To make this more explicit, we introduce $$U=\begin{pmatrix} u_1 & u_2 & \cdots & u_N\end{pmatrix} = 
\begin{pmatrix}
1 & -1 & -1 & \cdots &  -1 \\
1 & 1 & 0 &\cdots & 0\\
\vdots & \vdots & \vdots & \ddots & \vdots \\
1 & 0 &    0 & \cdots & 1
\end{pmatrix}$$
and observe that $$uu^\top U=\begin{pmatrix} u(u^\top u_1) & u(u^\top u_2)& \cdots& u(u^\top u_N)\end{pmatrix}=\begin{pmatrix} Nu & 0 & \cdots & 0\end{pmatrix}=U \Lambda$$ where $\Lambda=\operatorname{diag}(N,0,\ldots,0)$. Hence $uu^\top$ is diagonalized as $uu^\top=U^{-1}\Lambda U$, and therefore $M$ is as well:
\begin{align}
UMU^{-1} 
&=(a-b)I_N+ b U^{-1}uu^\top U  \\
&=(a-b)I_N+b U^{-1}U\Lambda \\
&= (a-b)I_N+N b \Lambda\\
&= \operatorname{diag}(a+(N-1)b,a-b,\ldots, a-b)
\end{align} in agreement with Mathematica's proposition.
That's fine for the case of scalar $A,B$, but what about 2-by-2 matrices? To deal with this, we write $M$ using the Kronecker product $\otimes$  as $$M=I_N\otimes (A-B)+ uu^\top\otimes B.$$ We can now diagonalize $M$ as before, but now using the matrix
$$U\otimes I_2=
\begin{pmatrix}
I_2 & -I_2 & -I_2 & \cdots &  -I_2 \\
I_2 & I_2 & 0_2 &\cdots & 0_2\\
\vdots & \vdots & \vdots & \ddots & \vdots \\
I_2 & 0_2 &    0_2 & \cdots & I_2
\end{pmatrix}$$
where $0_2$ is a 2-by-2 matrix of zeros. We have
\begin{align}
(U\otimes I_2)M(U\otimes I_2)^{-1}
&=(U \otimes I_2)\Big[I_N\otimes (A-B)+uu^\top \otimes B\Big ](U^{-1} \otimes I_2)\\
&=(UI_N U^{-1})\otimes(I_2(A-B)I_2)+(Uu^\top U^{-1})\otimes(I_2 B I_2)\\
&=I_N\otimes (A-B)+\Lambda \otimes B
\end{align}
which is exactly the block-diagonal form given by Mathematica.
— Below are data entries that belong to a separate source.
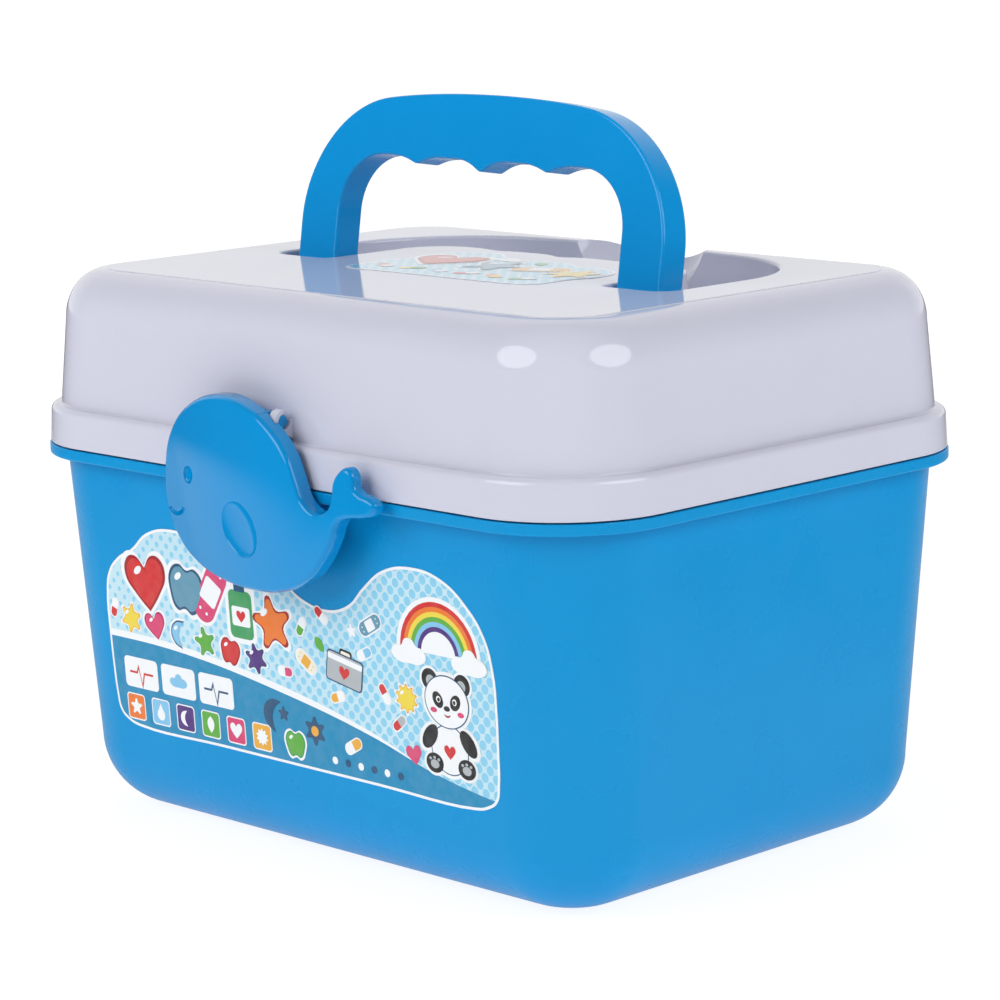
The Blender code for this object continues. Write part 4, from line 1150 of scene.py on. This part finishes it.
def buildTopPrint():
    s = labelShape
    points = [(s["topLeft"] + u * s["topWidth"], s["topFront"] + v * s["topDepth"]) for u, v in s["topShares"]]
    sheet = startSheet("topLabelSheet", points)
    bigMotif("heart", (-0.021, 0.004), 0.0115, "red", "deepRed", sheet, 8)
    bigMotif("star", (0.001, 0.002), 0.0095, "blueGrey", "navy", sheet, -10)
    plaster((0.018, 0.0035), 0.0088, 0.004, "amber", "white", sheet, 25)
    bigMotif("flower", (0.0325, 0.0015), 0.008, "yellow", "amber", sheet)
    for index, (ink, other) in enumerate((("red", "white"), ("yellow", "leafGreen"), ("sky", "white"),
                                          ("pink", "white"), ("orange", "yellow"), ("leafGreen", "white"))):
        pill((-0.027 + 0.011 * index, -0.0145), 0.004, 0.0017, ink, other, 3, sheet, 30 if index % 2 else -30)
    motif("cloud", (-0.006, 0.0145), 0.006, "white", 3, sheet)
    motif("leaf", (0.009, 0.013), 0.0032, "leafGreen", 3, sheet, 50)
    return sheet


def joinSheet(sheet, name):
    pickUp(*sheet)
    bpy.ops.object.join()
    label = bpy.context.object
    label.name = name
    return label


def buildFrontLabel():
    s = labelShape
    label = joinSheet(buildFrontPrint(), "frontLabelSheet")
    lean = math.atan(tubShape["taper"] / tubShape["rimBottom"])
    wallFoot = case["halfY"] - tubShape["inset"] - tubShape["taper"]
    standUp(label, -wallFoot - s["gap"], lean)
    print("front label built", len(label.data.polygons))
    return label


def buildTopLabel():
    s = labelShape
    label = joinSheet(buildTopPrint(), "topLabelSheet")
    label.location = (0, 0, case["lidTop"] + s["gap"])
    pickUp(label)
    bpy.ops.object.transform_apply()
    print("top label built", len(label.data.polygons))
    return label


# finishes: each colour, gloss and grain is worked out from object coordinates

class Board:
    # small helper that lays out the nodes of a material or a world

    def __init__(self, owner, coordinates="Object"):
        self.owner = owner
        owner.use_nodes = True
        self.tree = owner.node_tree
        self.shader = self.tree.nodes.get("Principled BSDF")
        self.place = self.add("ShaderNodeTexCoord").outputs[coordinates]

    def add(self, kind, **settings):
        node = self.tree.nodes.new(kind)
        for name, value in settings.items():
            setattr(node, name, value)
        return node

    def link(self, source, target):
        # the source is a socket or a plain value
        if isinstance(source, bpy.types.NodeSocket):
            self.tree.links.new(source, target)
        else:
            target.default_value = source

    def noise(self, scale, detail=3.0, rough=0.5):
        node = self.add("ShaderNodeTexNoise")
        for name, value in (("Scale", scale), ("Detail", detail), ("Roughness", rough), ("Vector", self.place)):
            self.link(value, node.inputs[name])
        return node.outputs["Fac"]

    def ramp(self, value, fromLow, fromHigh, toLow, toHigh, **settings):
        node = self.add("ShaderNodeMapRange", **settings)
        for name, source in (("Value", value), ("From Min", fromLow), ("From Max", fromHigh), ("To Min", toLow),
                             ("To Max", toHigh)):
            self.link(source, node.inputs[name])
        return node.outputs["Result"]

    def spread(self, value, low, high):
        # maps the middle of a noise onto low to high
        return self.ramp(value, 0.3, 0.7, low, high)

    def math(self, how, first, second=0.0):
        node = self.add("ShaderNodeMath", operation=how)
        self.link(first, node.inputs[0])
        self.link(second, node.inputs[1])
        return node.outputs[0]

    def vector(self, how, first, second=(0, 0, 0), output="Value"):
        node = self.add("ShaderNodeVectorMath", operation=how)
        self.link(first, node.inputs[0])
        self.link(second, node.inputs[1])
        return node.outputs[output]

    def mix(self, factor, first, second, kind="RGBA"):
        node = self.add("ShaderNodeMix", data_type=kind)
        self.link(factor, node.inputs["Factor"])
        for name, value in (("A", first), ("B", second)):
            self.link((*value, 1) if isinstance(value, tuple) else value, node.inputs[name])
        return node.outputs["Result"]

    def bump(self, height, strength, distance):
        node = self.add("ShaderNodeBump")
        for name, value in (("Strength", strength), ("Distance", distance), ("Height", height)):
            self.link(value, node.inputs[name])
        self.link(node.outputs["Normal"], self.shader.inputs["Normal"])


def mouldedPlastic(name, colour, shade, rough, ripple, shine=0.5, dome=None):
    # injection-moulded plastic: faint colour drift, uneven gloss and a soft skin
    board = Board(bpy.data.materials.new(name))
    cloudy = board.spread(board.noise(26.0, 4.0), 0.0, 1.0)
    paint = board.mix(cloudy, colour, shade)
    board.link(paint, board.shader.inputs["Base Color"])
    board.link(board.spread(board.noise(60.0, 3.0), rough * 0.85, rough * 1.15), board.shader.inputs["Roughness"])
    board.shader.inputs["IOR"].default_value = 1.49
    board.shader.inputs["Specular IOR Level"].default_value = shine
    skin = board.math("ADD", board.noise(140.0, 3.0), board.math("MULTIPLY", board.noise(18.0, 2.0), 2.0))
    height = board.math("MULTIPLY", skin, ripple * 0.0002)
    if dome:
        # very flat dome on the face, centred at a point, of a given radius
        offset = board.vector("SUBTRACT", board.place, dome["centre"], "Vector")
        square = board.vector("DOT_PRODUCT", offset, offset)
        height = board.math("SUBTRACT", height, board.math("DIVIDE", square, 2 * dome["radius"]))
    board.bump(height, 1.0, 1.0)
    return board.owner


def varnish(board):
    # glossy clear coat over the print
    for name, value in (("Roughness", 0.34), ("Specular IOR Level", 0.0), ("Coat Weight", 1.0),
                        ("Coat Roughness", 0.1)):
        board.shader.inputs[name].default_value = value
    board.bump(board.noise(700.0, 2.0), 0.05, 0.00002)


def printedInk(name, colour):
    # offset print: slight drift of the colour
    board = Board(bpy.data.materials.new(name))
    drift = board.spread(board.noise(300.0, 2.0), 0.0, 0.16)
    pale = tuple(value + 0.25 * (0.8 - value) for value in colour)
    board.link(board.mix(drift, colour, pale), board.shader.inputs["Base Color"])
    varnish(board)
    return board.owner


def halftone():
    # staggered dots that shrink towards the label's left, on a pale ground
    board = Board(bpy.data.materials.new("dottedPrint"))
    parts = board.add("ShaderNodeSeparateXYZ")
    board.link(board.place, parts.inputs["Vector"])
    across = parts.outputs["X"]
    # height on the wall and depth on the lid both run up the print
    up = board.math("SUBTRACT", parts.outputs["Z"], board.math("MULTIPLY", parts.outputs["Y"], -0.9))
    pitch = 0.0042
    distances = []
    for shift in (0.0, 0.5):
        u = board.math("FRACT", board.math("ADD", board.math("DIVIDE", across, pitch), 20 + shift))
        v = board.math("FRACT", board.math("ADD", board.math("DIVIDE", up, pitch), 60 + shift))
        off = [board.math("SUBTRACT", share, 0.5) for share in (u, v)]
        squares = [board.math("MULTIPLY", value, value) for value in off]
        distances.append(board.math("SQRT", board.math("ADD", *squares)))
    nearest = board.math("MINIMUM", distances[0], distances[1])
    inside = board.math("LESS_THAN", nearest, board.ramp(across, -0.08, 0.06, 0.16, 0.31))
    ground = board.mix(board.spread(board.noise(40.0), 0.0, 1.0), (0.56, 0.76, 0.84), (0.5, 0.72, 0.82))
    board.link(board.mix(inside, ground, (0.26, 0.6, 0.8)), board.shader.inputs["Base Color"])
    varnish(board)
    return board.owner


bluePlastic = mouldedPlastic("tubBlue", (0.0, 0.277, 0.62), (0.001, 0.292, 0.645), 0.29, 0.1, 0.24)
gripPlastic = mouldedPlastic("handleBlue", (0.0, 0.292, 0.7), (0.001, 0.306, 0.725), 0.16, 0.06, 0.42)
latchPlastic = mouldedPlastic("latchBlue", (0.0, 0.264, 0.625), (0.001, 0.276, 0.645), 0.1, 0.05, 0.48,
                              {"centre": (0.0257, -0.094, 0.1249), "radius": 0.16})
whitePlastic = mouldedPlastic("lidWhite", (0.62, 0.627, 0.735), (0.608, 0.616, 0.725), 0.08, 0.03)
inks = {name: printedInk(name, colour) for name, colour in inkColours.items()}
dottedInk = halftone()
bandInk = printedInk("bandTeal", (0.012, 0.25, 0.47))


def dress(piece, mat, body, node):
    if mat:
        piece.data.materials.clear()
        piece.data.materials.append(mat)
    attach(piece, body)
    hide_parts(node)


dress(buildTub(), bluePlastic, "tub_body", "tub")
dress(buildLid(), whitePlastic, "lid_body", "lid")
dress(buildHandle(), gripPlastic, "handle_body", "handle")
dress(buildLatch(), latchPlastic, "latch_body", "latch")
dress(buildFrontLabel(), None, "tub_body", "front_label")
dress(buildTopLabel(), None, "lid_body", "top_label")
print("pieces dressed")


# camera and studio

camera = {
    "azimuth": 44.93,
    "elevation": 10.62,
    "roll": -1.139,
    "distance": 1.0226,
    "aim": (0.00166, 0.0016, 0.09283),
    "lens": 127.05,
    "sensor": 36,
}


def turned(azimuth, elevation, roll=0.0):
    # how something looks that faces the case's middle from a side
    return (Matrix.Rotation(math.radians(azimuth), 4, "Z") @ Matrix.Rotation(math.radians(90 - elevation), 4, "X")
            @ Matrix.Rotation(math.radians(roll), 4, "Z"))


def makeCamera():
    s = camera
    turn = turned(s["azimuth"], s["elevation"], s["roll"])
    away = turn @ Vector((0, 0, s["distance"]))
    putDown()
    bpy.ops.object.camera_add(location=Vector(s["aim"]) + away, rotation=turn.to_euler())
    cam = bpy.context.object
    cam.data.lens = s["lens"]
    cam.data.sensor_width = s["sensor"]
    cam.data.dof.use_dof = False
    bpy.context.scene.camera = cam
    print("camera placed")


studio = {
    "floorSize": 12.0,
    "ambient": 0.1,
    "room": 0.12,
    "roomEdge": (-0.75, -0.35),
    "paper": (0.85, 0.85, 0.85, 1),
    "sheets": (((0, 0, 0), 0.22, 0.38), ((-0.287, 0.26, 0), 0.455, 0.575)),
    "paperSeen": 0.54,
    "paperEdge": 0.05,
    "paperGlow": 0.88,
    "paperFar": (0.45, 1.3),
    "paperShade": 0.22,
    "paperBounce": 0.52,
    "boxDistance": 1.25,
    "boxes": (
        {"name": "frontBox", "azimuth": -13.0, "elevation": 28.0, "width": 1.04, "height": 0.84, "power": 8.0},
        {"name": "sideBox", "azimuth": 98.0, "elevation": 28.0, "width": 1.04, "height": 0.84, "power": 7.6},
        {"name": "topBox", "azimuth": -32.0, "elevation": 74.0, "width": 1.8, "height": 1.8, "power": 4.8,
         "mirrored": False},
        {"name": "backBox", "azimuth": 213.0, "elevation": 32.0, "width": 1.7, "height": 1.2, "power": 5.0,
         "mirrored": False},
    ),
}


def floorPaper():
    # white paper that keeps a pale shadow and ends a little way from the case in reflections
    s = studio
    board = Board(bpy.data.materials.new("floorPaper"))
    board.tree.nodes.remove(board.shader)
    keep = s["paperEdge"]
    for middle, near, far in s["sheets"]:
        away = board.vector("DISTANCE", board.place, middle)
        fade = board.ramp(away, near, far, s["paperSeen"], s["paperEdge"], interpolation_type="SMOOTHSTEP")
        keep = board.math("MAXIMUM", fade, keep)
    path = board.add("ShaderNodeLightPath").outputs
    # far from the lamps it glows a little more, so that it stays white up to the horizon
    reach = board.vector("LENGTH", board.place)
    white = board.ramp(reach, *s["paperFar"], s["paperGlow"], 1.0, interpolation_type="SMOOTHSTEP")
    loss = board.math("MULTIPLY", board.math("SUBTRACT", 1.0, keep), path["Is Glossy Ray"])
    keep = board.math("SUBTRACT", 1.0, loss)
    choice = board.add("ShaderNodeMixShader")
    seen = board.math("MAXIMUM", path["Is Camera Ray"], path["Is Glossy Ray"])
    board.link(board.math("MAXIMUM", seen, path["Is Transmission Ray"]), choice.inputs["Fac"])
    lit = (s["paper"], s["paperBounce"])
    shown = (board.math("MULTIPLY", keep, s["paperShade"]), board.math("MULTIPLY", keep, white))
    for socket, (shade, glowing) in ((1, lit), (2, shown)):
        paper = board.add("ShaderNodeBsdfDiffuse")
        glow = board.add("ShaderNodeEmission")
        both = board.add("ShaderNodeAddShader")
        for source, target in ((shade, paper.inputs["Color"]), (glowing, glow.inputs["Strength"]),
                               (paper.outputs[0], both.inputs[0]), (glow.outputs[0], both.inputs[1]),
                               (both.outputs[0], choice.inputs[socket])):
            board.link(source, target)
    board.link(choice.outputs[0], board.tree.nodes["Material Output"].inputs["Surface"])
    return board.owner


def makeWorld():
    # white to the eye all round; in reflections a dimmer room on one side
    s = studio
    scene = bpy.context.scene
    scene.world = scene.world or bpy.data.worlds.new("studio")
    board = Board(scene.world, "Generated")
    turn = math.radians(camera["azimuth"])
    facing = board.vector("DOT_PRODUCT", board.place, (math.sin(turn), -math.cos(turn), 0))
    room = board.ramp(facing, *s["roomEdge"], 1.0, s["room"])
    path = board.add("ShaderNodeLightPath").outputs
    level = s["ambient"]
    for ray, seen in (("Is Glossy Ray", room), ("Is Transmission Ray", 1.0), ("Is Camera Ray", 1.0)):
        level = board.mix(path[ray], level, seen, "FLOAT")
    sky = board.tree.nodes["Background"].inputs
    sky["Color"].default_value = (1, 1, 1, 1)
    board.link(level, sky["Strength"])


def makeStudio():
    s = studio
    putDown()
    bpy.ops.mesh.primitive_plane_add(size=s["floorSize"], location=(0, 0, 0))
    floor = bpy.context.object
    floor.name = "floor"
    floor.data.materials.append(floorPaper())
    makeWorld()
    for box in s["boxes"]:
        turn = turned(box["azimuth"], box["elevation"])
        away = Vector((0, 0, cadBounds[1][2] / 2)) + turn @ Vector((0, 0, s["boxDistance"]))
        bpy.ops.object.light_add(type="AREA", location=away, rotation=turn.to_euler())
        lamp = bpy.context.object
        lamp.name = box["name"]
        lamp.data.shape = "ELLIPSE"
        lamp.data.size = box["width"]
        lamp.data.size_y = box["height"]
        lamp.data.energy = box["power"]
        lamp.visible_glossy = box.get("mirrored", True)
    bpy.context.scene.view_settings.view_transform = "Standard"
    print("studio lit")


makeCamera()
makeStudio()
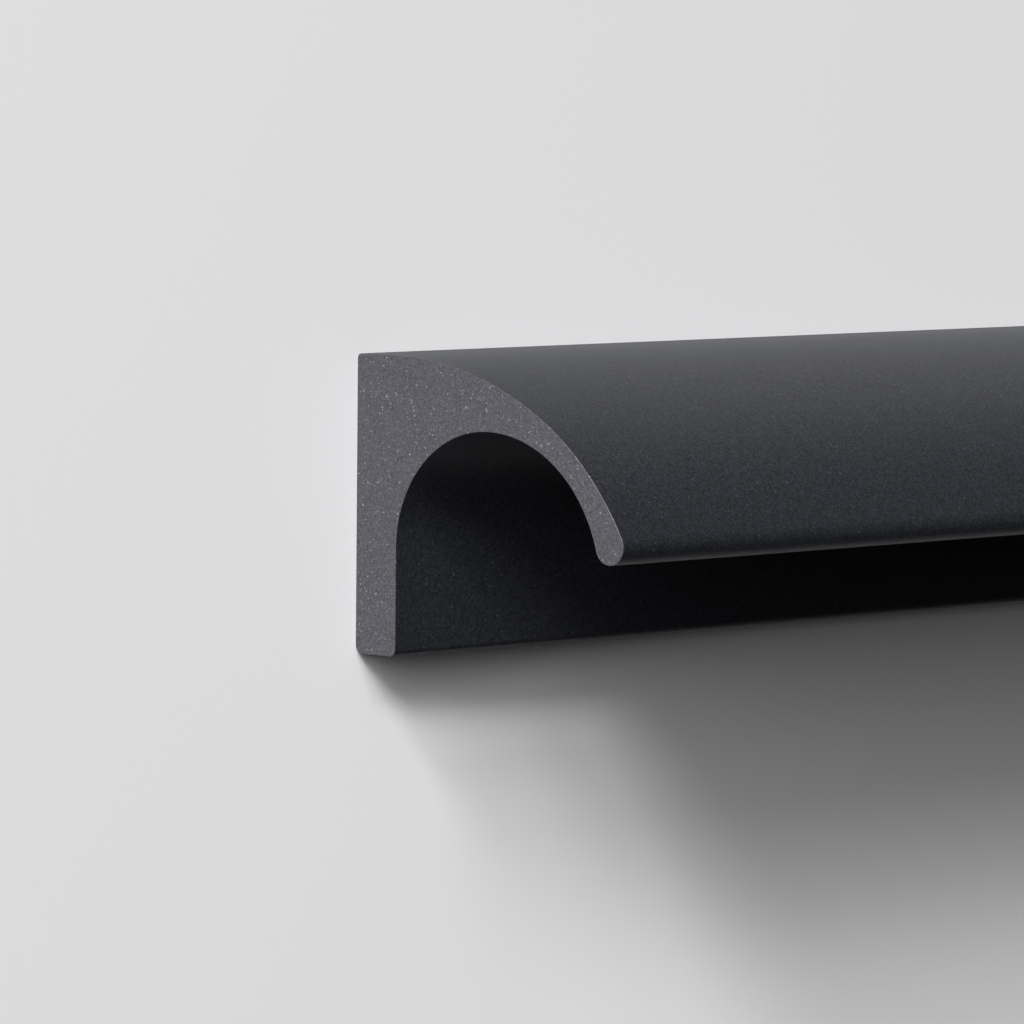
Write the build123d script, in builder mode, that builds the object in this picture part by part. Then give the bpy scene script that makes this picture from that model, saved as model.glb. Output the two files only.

So we can indeed block-diagonalize $M$ in the way proposed by Mathematica, in a way that's entirely analogous to the construction for scalar $A,B$. (Indeed, it's straightforward to do this for square matrices $A,B$ of arbitrary dimension.)
A closing observation: While the first column of $U$ was determined explicitly (up to a multiplicative constant), the remaining columns were chosen to have $N-1$ vectors which were orthogonal to $u$. These were far from unique: Not only would any permutation suffice, but we could also have picked for instance the vectors $$e_1-e_2,e_2-e_3,\ldots,e_N-e_{N-1}.$$ As such, there's no one way to diagonalize $M$ in the desired form. The form chosen above is simply what seemed easiest to write out explicitly.